Maira Bruck1, Navid Goudarzi1, Peter Sandborn1
1University of Maryland, USA
The use of Power Purchase Agreements (PPAs) has been increasing around the world and 29,632 MW in 343 signed or planned PPAs for wind farms existed as of January 2014. The cost of energy is an increasingly important issue in the world as renewable energy resources are growing in demand. Performance-based energy contracts are designed to keep the price of energy as low as possible, while controlling the risk for both parties (i.e., the Buyer and the Seller). Price and risk are often balanced using complex PPAs. Since wind is not a constant supply source, to keep risk low, wind PPAs contain clauses that require the purchase and sale of energy to fall within reasonable limits. However, the existence of those limits also creates pressure on prices causing increases in the Levelized Cost of Energy (LCOE).
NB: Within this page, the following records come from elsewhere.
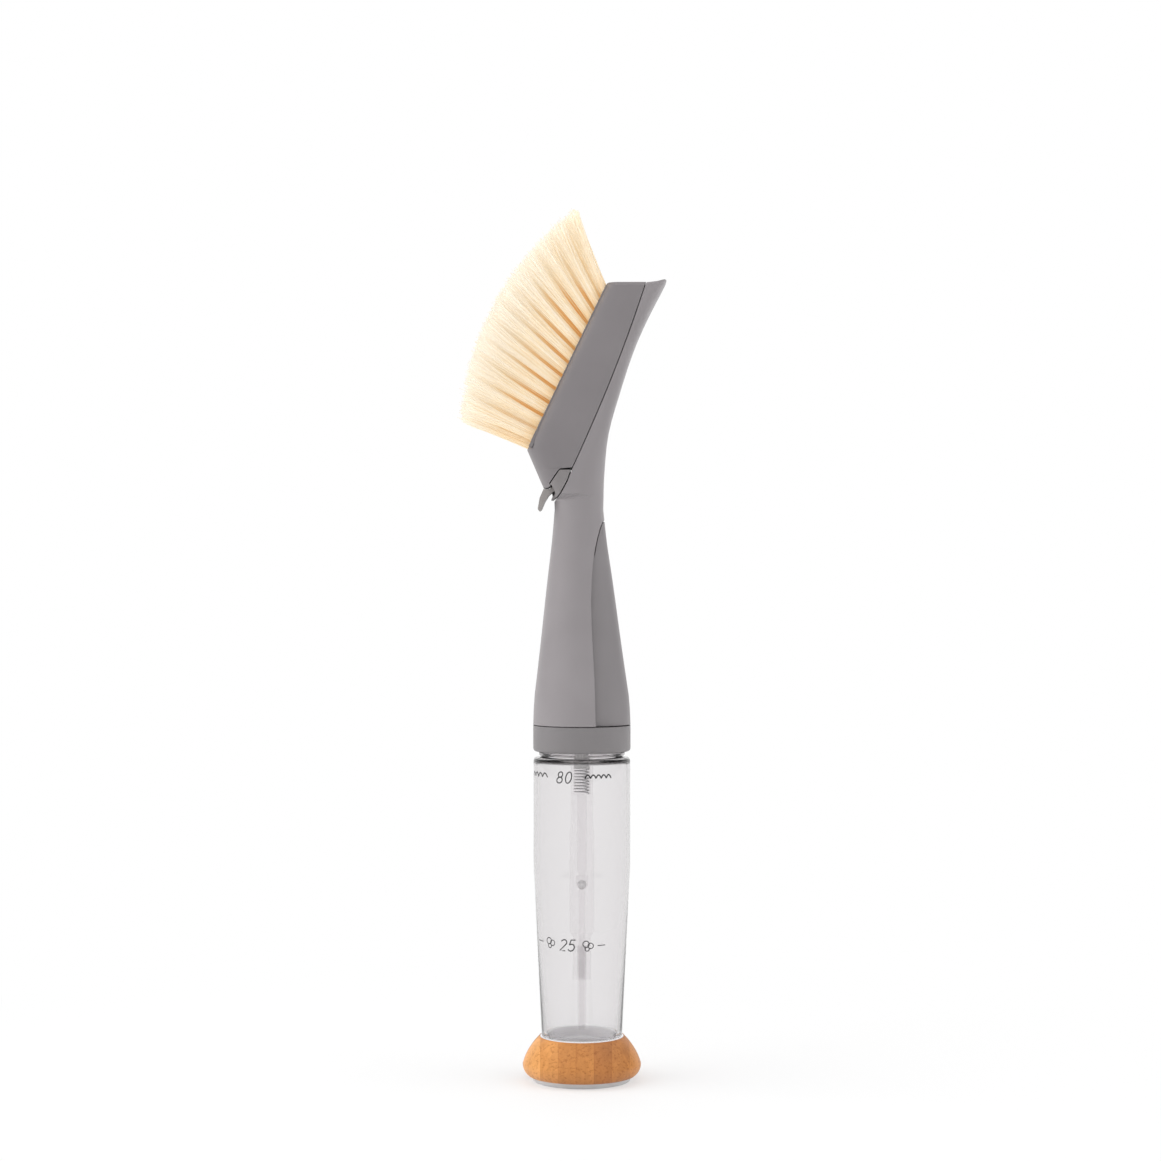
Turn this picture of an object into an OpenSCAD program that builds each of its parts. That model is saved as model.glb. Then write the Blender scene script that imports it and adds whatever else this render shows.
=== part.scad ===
// Dish wand: a dish brush that stands on its foot, with a soap bottle in the grip,
// a squeeze lever that works a foam pump, and a brush head that clips off.
// Z is up, the lever is on the +X side, the bristles face -X, and the bottle's axis is X = Y = 0.

/* [Foot and base] */
// Radius of the foot on the table
foot_r = 17.5; // [15:0.5:18.5]
// Height of the foot's flange below the wooden ring
foot_h = 2; // [1.5:0.5:3]
// Wall of the soft cup that grips the bottle
cup_wall = 1.5; // [1:0.1:2]
// Floor of the soft cup above the flange
cup_floor = 9.5; // [8:0.1:10]
// Widest radius of the wooden ring
base_r = 21.5; // [20:0.5:25]
// Height of the wooden ring
base_h = 14; // [12:0.5:18]

/* [Bottle] */
// Outer radius of the bottle below its shoulder
bottle_r = 17.6; // [16.5:0.1:17.7]
// Outer radius of the bottle where it meets the base
bottle_low_r = 14.6; // [14:0.1:16]
// Height of the bottle from its floor to its shoulder
bottle_h = 105.8; // [100:0.1:115]
// Length of the bottle's straight upper part
bottle_straight = 36; // [20:1:50]
// Wall of the bottle
bottle_wall = 1.4; // [1:0.1:1.8]
// Outer radius of the screw neck
neck_r = 13.8; // [13.5:0.1:14]
// Bore radius of the screw neck
neck_bore_r = 12.3; // [12:0.1:12.6]

/* [Collar] */
// Outer radius of the collar and of the grip's lower end
collar_r = 17.7; // [17.2:0.1:18.5]
// Height of the collar
collar_h = 9.4; // [9:0.1:12]
// Bore radius of the collar
collar_bore_r = 14.95; // [14.6:0.05:15.2]
// Gap between the bottle's shoulder and the collar
collar_gap = 2.2; // [2:0.1:4]
// Height of the collar's rim above its inner ledge
rim_h = 1.3; // [1.2:0.1:1.6]
// Thickness of the collar's inner ledge
ledge_h = 1.2; // [1:0.1:1.5]

/* [Pump] */
// Bore radius of the air cylinder
air_bore_r = 10; // [9.5:0.1:10.4]
// Wall of the air cylinder
air_wall = 1; // [0.8:0.1:1.2]
// Depth of the air cylinder below its flange
air_depth = 8.7; // [8.6:0.1:10]
// Thickness of the pump flange
flange_h = 1.2; // [1:0.1:1.5]
// Thickness of the mouth gasket
gasket_h = 1; // [0.8:0.1:1.5]
// Bore radius of the liquid cylinder
liquid_bore_r = 3.1; // [3:0.1:3.3]
// Wall of the liquid cylinder
liquid_wall = 1; // [0.8:0.1:1.2]
// Length of the liquid cylinder below the air cylinder
liquid_len = 26; // [24:1:30]
// Outer radius of the valve body
valve_r = 4.55; // [4.3:0.05:5]
// Length of the valve body
valve_len = 38; // [34:1:42]
// Outer radius of the inlet socket
inlet_r = 3.35; // [3:0.05:4]
// Length of the inlet socket
inlet_len = 16; // [13:1:18]
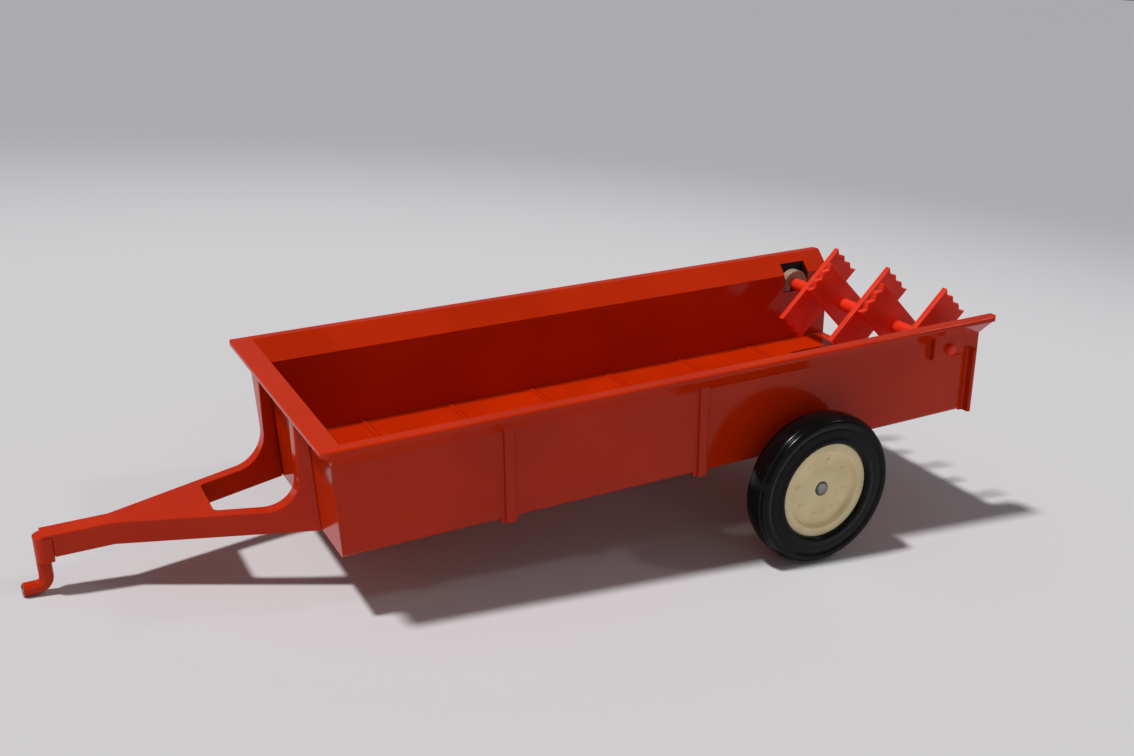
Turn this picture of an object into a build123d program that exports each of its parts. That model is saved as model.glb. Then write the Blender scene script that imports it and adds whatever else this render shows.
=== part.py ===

Based on variation of performance parameters such as capacity factor (CF) and economic parameters such as the inflation rate, the power generator (the Seller) may find that the limitations on power purchasing given by the utility (the Buyer) are not favorable and will result in higher costs of energy than predicted. In this research, a new cost model is developed to evaluate the price of electricity from wind energy under a PPA contract that addresses those variations and uncertainties mentioned earlier. In particular, in this paper, the pricing and price schedule of a wind project under a PPA contract is studied.